Kissimmee experienced the land booms and busts that affected Florida in the 1920s, but by 1935, the population in Kissimmee had grown to nearly 4,000 residents. In the 1940s, many servicemen stationed in Florida during the war returned to make Kissimmee their home. Winter tourism was another important industry in the city, but few could have predicted the major impact that Walt Disney had on the area when he chose Kissimmee for the location of his new Florida theme park in 1970.

Moving from a citrus and cattle community, to becoming one of the major tourism destinations in the world has created a number of opportunities for the community today. Kissimmee is well-known for its amusement parks and outdoor recreation. The city’s thriving historic downtown includes pedestrian shopping areas, rehabilitated historic buildings, and year-round community events and celebrations.

The Florida Main Street Program designated Kissimmee as a Main Street Community in 1997. As a Florida Main Street Community, Kissimmee has attracted a net gain of 268 new businesses and 606 jobs, as well as investments totaling nearly $31 million dollars in 412 public and private construction projects. Dedicated community members have contributed nearly 13,000 volunteer hours in their Main Street Program.

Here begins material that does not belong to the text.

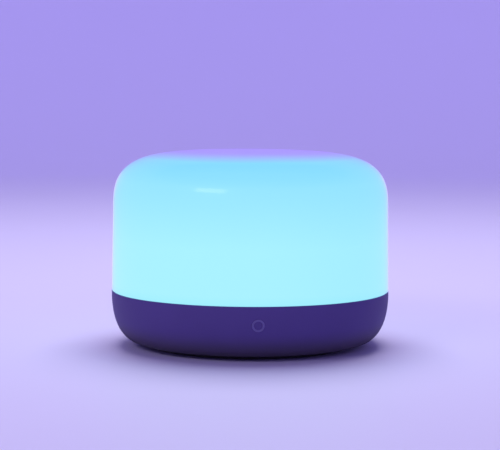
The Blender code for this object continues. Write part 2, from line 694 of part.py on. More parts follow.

To learn more about Kissimmee Main Street, contact program manager Kelly Trace by phone at 407.846.4643 or email [email protected].

About Florida Main Street

Florida Main Street is a technical assistance program of the Bureau of Historic Preservation, managed by the Florida Department of State’s Division of Historical Resources. The bureau conducts statewide programs aimed at identifying, evaluating and preserving Florida’s historical resources. Main Street, with its emphasis on preservation, is an effective strategy for achieving these goals in Florida’s historic retail districts. Since 1985, the bureau has offered manager training, consultant team visits, design and other technical assistance, as well as the benefit of experience gained by other Florida Main Street programs.